Set task
Of the material below, the lines to be retyped are those from the line containing "for (const [name, side]" through the line containing "in imported if", inclusive; reproduce them exactly.

Information provided
* start *
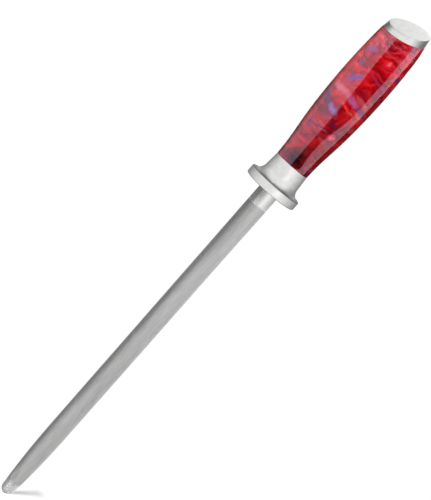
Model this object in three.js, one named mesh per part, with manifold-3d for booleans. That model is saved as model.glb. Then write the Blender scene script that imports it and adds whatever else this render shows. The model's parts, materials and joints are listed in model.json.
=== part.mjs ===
// Knife sharpening steel with a 10 inch rod, in millimetres.
//
// +Z runs along the rod's axis towards the butt, so the rod hangs down. The origin is on that axis, in the
// plane of the guard's lower face, which rests on a knife block when the rod is dropped into its slot.
// A tang turned on the rod passes through the guard and the handle, and a nut in a well in the handle's end
// clamps them together. A slanted end cap plugs the well. Its low side faces -Y.

import * as THREE from "three";
import { mergeVertices } from "three/addons/utils/BufferGeometryUtils.js";
import Module from "manifold-3d";

// Left between pieces that touch.
const GAP = 0.3;

// Facets around the large turned pieces and around the small ones.
const ROUND = 48;
const ROUND_SMALL = 32;
const FACETS_PER_CORNER = 3;

// Rod, with the depths of its shoulder, tang and thread above the guard's lower face.
const ROD_RADIUS = 6.5;
const ROD_LENGTH = 254;
const TIP_RADIUS = 4.42;
const TAPER_LENGTH = 50;
const TAPER_FACETS = 9;
const DOME_FACETS = 6;
const SHOULDER_Z = 8;
const TANG_RADIUS = 4;
const TANG_Z = 86;
const THREAD_RADIUS = 3;
const THREAD_Z = 101;
const THREAD_CHAMFER = 0.6;

// Guard: a round flange, a fillet and a ferrule that narrows to the handle, with a spigot inside the handle.
const FLANGE_RADIUS = 17.35;
const FLANGE_THICKNESS = 5.6;
const FLANGE_EDGE = 0.9;
const FILLET_REACH = 4.4;
const FILLET_HEIGHT = 5.8;
const FILLET_FACETS = 6;
const FERRULE_ROOT_RADIUS = 11.8;
const FERRULE_END_RADIUS = 11.15;
const GUARD_LENGTH = 19.6;
const SPIGOT_RADIUS = 6.5;
const SPIGOT_LENGTH = 6;

// Outline of the handle and its end cap: heights above the guard's upper face, and radii.
const GRIP_OUTLINE = [
  [0, FERRULE_END_RADIUS],
  [8, 11.5],
  [16, 12.25],
  [26, 13.35],
  [38, 14.25],
  [52, 14.75],
  [66, 14.8],
  [80, 14.3],
  [90, 13.6],
  [97, 12.4],
  [107, 10.8],
];
const GRIP_FACETS = 26;

// Well in the handle's end, with its floor's height above the guard's upper face, and the parts inside it.
const WELL_RADIUS = 7.5;
const WELL_FLOOR = 68.4;
const WASHER_RADIUS = 7;
const WASHER_THICKNESS = 1.5;
const LOCK_RADIUS = 5.9;
const LOCK_THICKNESS = 1.6;
const LOCK_SLOT = 1;
const NUT_ACROSS_FLATS = 10;
const NUT_THICKNESS = 5;
const NUT_CHAMFER = 0.7;

// End cap: where its joint and its face cross the axis, above the guard's upper face, and how they slant.
// Its plug reaches down into the well, and PLUG_BITE up past the joint, which makes it one body with the cap.
const JOINT_Z = 94.8;
const JOINT_SLANT = THREE.MathUtils.degToRad(21);
const FACE_Z = 99.8;
const FACE_SLANT = THREE.MathUtils.degToRad(27.5);
const PLUG_RADIUS = WELL_RADIUS - GAP;
const PLUG_BORE_RADIUS = 4.2;
const PLUG_DEPTH = 11;
const PLUG_BITE = 1;

// Two dowels that key the end cap to the handle, across the joint on either side of the well.
const DOWEL_RADIUS = 1;
const DOWEL_CHAMFER = 0.2;
const DOWEL_OFFSET = 10;
const DOWEL_BELOW_JOINT = 5;
const DOWEL_ABOVE_JOINT = 2.6;

// Larger than any piece that a slanted plane cuts.
const CUTTER_SIZE = 60;

const wasm = await Module();
wasm.setup();

// Points of an arc in a profile, as [radius, height], with its angles in degrees. It can be taller than wide.
function arc(centreRadius, centreZ, reach, from, to, facets, height = reach) {
  return Array.from({ length: facets + 1 }, (_, i) => {
    const angle = THREE.MathUtils.degToRad(from + ((to - from) * i) / facets);
    return [centreRadius + reach * Math.cos(angle), centreZ + height * Math.sin(angle)];
  });
}

// A turned piece about Z. Its profile climbs on the outside and either starts and ends on the axis or closes.
function turned(profile, facets = ROUND) {
  const points = profile.map(([radius, z]) => new THREE.Vector2(radius, z));
  return new THREE.LatheGeometry(points, facets).rotateX(Math.PI / 2);
}

// A turned piece with a bore through it. The profile is the outside, from its lower end to its upper end.
function turnedWithBore(outside, boreRadius, facets) {
  const bottom = outside[0][1];
  const top = outside.at(-1)[1];
  return turned([[boreRadius, bottom], ...outside, [boreRadius, top], [boreRadius, bottom]], facets);
}

function toSolid(geometry) {
  const bare = geometry.clone();
  bare.deleteAttribute("normal");
  bare.deleteAttribute("uv");
  const merged = mergeVertices(bare, 1e-4);
  return new wasm.Manifold(
    new wasm.Mesh({
      numProp: 3,
      vertProperties: merged.getAttribute("position").array,
      triVerts: new Uint32Array(merged.index.array),
    }),
  );
}

function toGeometry(solid) {
  const mesh = solid.getMesh();
  const geometry = new THREE.BufferGeometry();
  geometry.setAttribute("position", new THREE.BufferAttribute(mesh.vertProperties, 3));
  geometry.setIndex(new THREE.BufferAttribute(mesh.triVerts, 1));
  geometry.computeVertexNormals();
  return geometry;
}

// A solid cylinder about Z between two heights, moved aside to x.
function pillar(radius, bottom, top, x = 0) {
  const profile = [[0, bottom], [radius, bottom], [radius, top], [0, top]];
  return toSolid(turned(profile, ROUND_SMALL).translate(x, 0, 0));
}

// Everything above a plane that crosses the axis at z and slants down towards -Y.
function above(z, slant) {
  const block = new THREE.BoxGeometry(CUTTER_SIZE, CUTTER_SIZE, CUTTER_SIZE);
  return toSolid(block.translate(0, 0, CUTTER_SIZE / 2).rotateX(slant).translate(0, 0, z));
}

// The outline of the handle and cap between two heights, as profile points.
function gripOutline(bottom, top) {
  const control = GRIP_OUTLINE.map(([z, radius]) => new THREE.Vector2(radius, z));
  const points = new THREE.SplineCurve(control).getPoints(GRIP_FACETS);
  const inside = points.filter((point) => point.y > bottom && point.y < top);
  const ends = [points.findLast((point) => point.y <= bottom), points.find((point) => point.y >= top)];
  return [[ends[0].x, bottom], ...inside.map((point) => [point.x, point.y]), [ends[1].x, top]];
}

function steelRod() {
  const taperStart = TIP_RADIUS - ROD_LENGTH;
  const narrowing = 1 - TIP_RADIUS / ROD_RADIUS;
  const taper = Array.from({ length: TAPER_FACETS }, (_, i) => {
    const along = (i + 1) / TAPER_FACETS;
    return [ROD_RADIUS * (1 - narrowing * (1 - along) ** 2), taperStart + TAPER_LENGTH * along];
  });
  return turned([
    ...arc(0, taperStart, TIP_RADIUS, -90, 0, DOME_FACETS),
    ...taper,
    [ROD_RADIUS, SHOULDER_Z],
    [TANG_RADIUS, SHOULDER_Z],
    [TANG_RADIUS, TANG_Z],
    [THREAD_RADIUS, TANG_Z],
    [THREAD_RADIUS, THREAD_Z - THREAD_CHAMFER],
    [THREAD_RADIUS - THREAD_CHAMFER, THREAD_Z],
    [0, THREAD_Z],
  ]);
}

function guardBolster() {
  const edgeRadius = FLANGE_RADIUS - FLANGE_EDGE;
  const filletRadius = FERRULE_ROOT_RADIUS + FILLET_REACH;
  const filletZ = FLANGE_THICKNESS + FILLET_HEIGHT;
  const socketRadius = ROD_RADIUS + GAP;
  const socketDepth = SHOULDER_Z + GAP;
  const boreRadius = TANG_RADIUS + GAP;
  const spigotZ = GUARD_LENGTH + SPIGOT_LENGTH;
  return turned([
    [socketRadius, 0],
    ...arc(edgeRadius, FLANGE_EDGE, FLANGE_EDGE, -90, 0, FACETS_PER_CORNER),
    ...arc(edgeRadius, FLANGE_THICKNESS - FLANGE_EDGE, FLANGE_EDGE, 0, 90, FACETS_PER_CORNER),
    ...arc(filletRadius, filletZ, FILLET_REACH, 270, 180, FILLET_FACETS, FILLET_HEIGHT),
    [FERRULE_END_RADIUS, GUARD_LENGTH],
    [SPIGOT_RADIUS, GUARD_LENGTH],
    [SPIGOT_RADIUS, spigotZ],
    [boreRadius, spigotZ],
    [boreRadius, socketDepth],
    [socketRadius, socketDepth],
    [socketRadius, 0],
  ]);
}

// The holes for both dowels, in the handle and in the cap.
function dowelHoles() {
  const bottom = JOINT_Z - DOWEL_BELOW_JOINT - GAP;
  const top = JOINT_Z + DOWEL_ABOVE_JOINT + GAP;
  const hole = (side) => pillar(DOWEL_RADIUS + GAP, bottom, top, side * DOWEL_OFFSET);
  return hole(-1).add(hole(1));
}

function handleBody() {
  const top = GRIP_OUTLINE.at(-1)[0];
  const boreRadius = TANG_RADIUS + GAP;
  const spigotRadius = SPIGOT_RADIUS + GAP;
  const spigotDepth = SPIGOT_LENGTH + GAP;
  const blank = turned([
    [spigotRadius, GAP],
    ...gripOutline(GAP, top),
    [WELL_RADIUS, top],
    [WELL_RADIUS, WELL_FLOOR],
    [boreRadius, WELL_FLOOR],
    [boreRadius, spigotDepth],
    [spigotRadius, spigotDepth],
    [spigotRadius, GAP],
  ]);
  return toGeometry(toSolid(blank).subtract(above(JOINT_Z, JOINT_SLANT)).subtract(dowelHoles()));
}

function endCap() {
  const top = GRIP_OUTLINE.at(-1)[0];
  const plugEnd = JOINT_Z - PLUG_DEPTH;
  const blank = toSolid(turned([[0, plugEnd], ...gripOutline(plugEnd, top), [0, top]]));
  const disc = blank.intersect(above(JOINT_Z + GAP, JOINT_SLANT)).subtract(above(FACE_Z, FACE_SLANT));
  const tube = pillar(PLUG_RADIUS, plugEnd, FACE_Z).subtract(pillar(PLUG_BORE_RADIUS, plugEnd - GAP, top));
  const plug = tube.subtract(above(JOINT_Z + GAP + PLUG_BITE, JOINT_SLANT));
  return toGeometry(disc.add(plug).subtract(dowelHoles()));
}

function tangWasher() {
  const outside = [[WASHER_RADIUS, 0], [WASHER_RADIUS, WASHER_THICKNESS]];
  return turnedWithBore(outside, THREAD_RADIUS + GAP, ROUND_SMALL);
}

function lockWasher() {
  const outside = [[LOCK_RADIUS, 0], [LOCK_RADIUS, LOCK_THICKNESS]];
  const slot = new THREE.BoxGeometry(LOCK_RADIUS, LOCK_SLOT, LOCK_THICKNESS * 3);
  const ring = toSolid(turnedWithBore(outside, THREAD_RADIUS + GAP, ROUND_SMALL));
  return toGeometry(ring.subtract(toSolid(slot.translate(LOCK_RADIUS, 0, 0))));
}

function tangNut() {
  const cornerRadius = NUT_ACROSS_FLATS / Math.sqrt(3);
  const prism = new THREE.CylinderGeometry(cornerRadius, cornerRadius, NUT_THICKNESS, 6);
  prism.rotateX(Math.PI / 2).translate(0, 0, NUT_THICKNESS / 2);
  const chamfered = toSolid(
    turned([
      [0, 0],
      [cornerRadius - NUT_CHAMFER, 0],
      [cornerRadius, NUT_CHAMFER / 2],
      [cornerRadius, NUT_THICKNESS - NUT_CHAMFER / 2],
      [cornerRadius - NUT_CHAMFER, NUT_THICKNESS],
      [0, NUT_THICKNESS],
    ]),
  );
  const bore = pillar(THREAD_RADIUS + GAP, -GAP, NUT_THICKNESS + GAP);
  return toGeometry(toSolid(prism).intersect(chamfered).subtract(bore));
}

function dowel() {
  const length = DOWEL_BELOW_JOINT + DOWEL_ABOVE_JOINT;
  const endRadius = DOWEL_RADIUS - DOWEL_CHAMFER;
  return turned(
    [
      [0, 0],
      [endRadius, 0],
      [DOWEL_RADIUS, DOWEL_CHAMFER],
      [DOWEL_RADIUS, length - DOWEL_CHAMFER],
      [endRadius, length],
      [0, length],
    ],
    ROUND_SMALL,
  );
}

const honedSteel = new THREE.MeshStandardMaterial({ color: 0xa9a9a8, roughness: 0.42, metalness: 1 });
const satinSteel = new THREE.MeshStandardMaterial({ color: 0xc2c1bf, roughness: 0.34, metalness: 1 });
const redResin = new THREE.MeshStandardMaterial({ color: 0x8e0f18, roughness: 0.12, metalness: 0 });
const zincPlate = new THREE.MeshStandardMaterial({ color: 0xb4b6b8, roughness: 0.4, metalness: 1 });

function addPiece(group, name, geometry, material, x, z) {
  const mesh = new THREE.Mesh(geometry, material);
  mesh.name = name;
  mesh.position.set(x, 0, z);
  group.add(mesh);
}

const sharpeningSteel = new THREE.Group();
addPiece(sharpeningSteel, "steel_rod", steelRod(), honedSteel, 0, 0);
addPiece(sharpeningSteel, "guard_bolster", guardBolster(), satinSteel, 0, 0);

// The grip's heights are measured from the guard's upper face.
const grip = new THREE.Group();
grip.position.z = GUARD_LENGTH;
sharpeningSteel.add(grip);
addPiece(grip, "handle_body", handleBody(), redResin, 0, 0);
addPiece(grip, "end_cap", endCap(), satinSteel, 0, 0);

const washerZ = WELL_FLOOR + GAP;
const lockZ = washerZ + WASHER_THICKNESS + GAP;
const nutZ = lockZ + LOCK_THICKNESS + GAP;
addPiece(grip, "tang_washer", tangWasher(), zincPlate, 0, washerZ);
addPiece(grip, "lock_washer", lockWasher(), zincPlate, 0, lockZ);
addPiece(grip, "tang_nut", tangNut(), zincPlate, 0, nutZ);

for (const [name, side] of [["cap_dowel_left", -1], ["cap_dowel_right", 1]]) {
  addPiece(grip, name, dowel(), zincPlate, side * DOWEL_OFFSET, JOINT_Z - DOWEL_BELOW_JOINT);
}

export default sharpeningSteel;
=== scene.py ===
"""Looks of a knife sharpening steel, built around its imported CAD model.

Lengths are in metres, and +Z runs from the rod's tip to the butt.
"""

import json
import math

import bmesh
import bpy
import numpy as np
from mathutils import Matrix, Vector


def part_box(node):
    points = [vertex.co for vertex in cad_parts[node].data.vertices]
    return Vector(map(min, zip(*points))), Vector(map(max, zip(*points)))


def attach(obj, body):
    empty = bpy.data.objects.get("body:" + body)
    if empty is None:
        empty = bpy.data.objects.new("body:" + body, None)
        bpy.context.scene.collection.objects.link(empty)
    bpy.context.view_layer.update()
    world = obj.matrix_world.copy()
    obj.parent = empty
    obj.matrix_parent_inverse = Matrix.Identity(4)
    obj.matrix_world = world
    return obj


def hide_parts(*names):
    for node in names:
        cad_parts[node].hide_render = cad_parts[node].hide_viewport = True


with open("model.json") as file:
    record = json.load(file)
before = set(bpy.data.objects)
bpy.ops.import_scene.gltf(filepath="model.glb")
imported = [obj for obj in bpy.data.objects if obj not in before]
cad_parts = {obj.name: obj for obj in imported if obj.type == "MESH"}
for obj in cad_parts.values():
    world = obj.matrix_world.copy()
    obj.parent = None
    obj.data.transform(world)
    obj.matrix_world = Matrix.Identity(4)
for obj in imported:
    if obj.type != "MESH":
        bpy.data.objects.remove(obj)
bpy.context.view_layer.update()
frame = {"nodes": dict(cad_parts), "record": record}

MM = 0.001
mounts = {mount["name"]: mount for mount in frame["record"]["mounts"]}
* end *
Exercise result
for (const [name, side] of [["cap_dowel_left", -1], ["cap_dowel_right", 1]]) {
  addPiece(grip, name, dowel(), zincPlate, side * DOWEL_OFFSET, JOINT_Z - DOWEL_BELOW_JOINT);
}

export default sharpeningSteel;
=== scene.py ===
"""Looks of a knife sharpening steel, built around its imported CAD model.

Lengths are in metres, and +Z runs from the rod's tip to the butt.
"""

import json
import math

import bmesh
import bpy
import numpy as np
from mathutils import Matrix, Vector


def part_box(node):
    points = [vertex.co for vertex in cad_parts[node].data.vertices]
    return Vector(map(min, zip(*points))), Vector(map(max, zip(*points)))


def attach(obj, body):
    empty = bpy.data.objects.get("body:" + body)
    if empty is None:
        empty = bpy.data.objects.new("body:" + body, None)
        bpy.context.scene.collection.objects.link(empty)
    bpy.context.view_layer.update()
    world = obj.matrix_world.copy()
    obj.parent = empty
    obj.matrix_parent_inverse = Matrix.Identity(4)
    obj.matrix_world = world
    return obj


def hide_parts(*names):
    for node in names:
        cad_parts[node].hide_render = cad_parts[node].hide_viewport = True


with open("model.json") as file:
    record = json.load(file)
before = set(bpy.data.objects)
bpy.ops.import_scene.gltf(filepath="model.glb")
imported = [obj for obj in bpy.data.objects if obj not in before]
cad_parts = {obj.name: obj for obj in imported if obj.type == "MESH"}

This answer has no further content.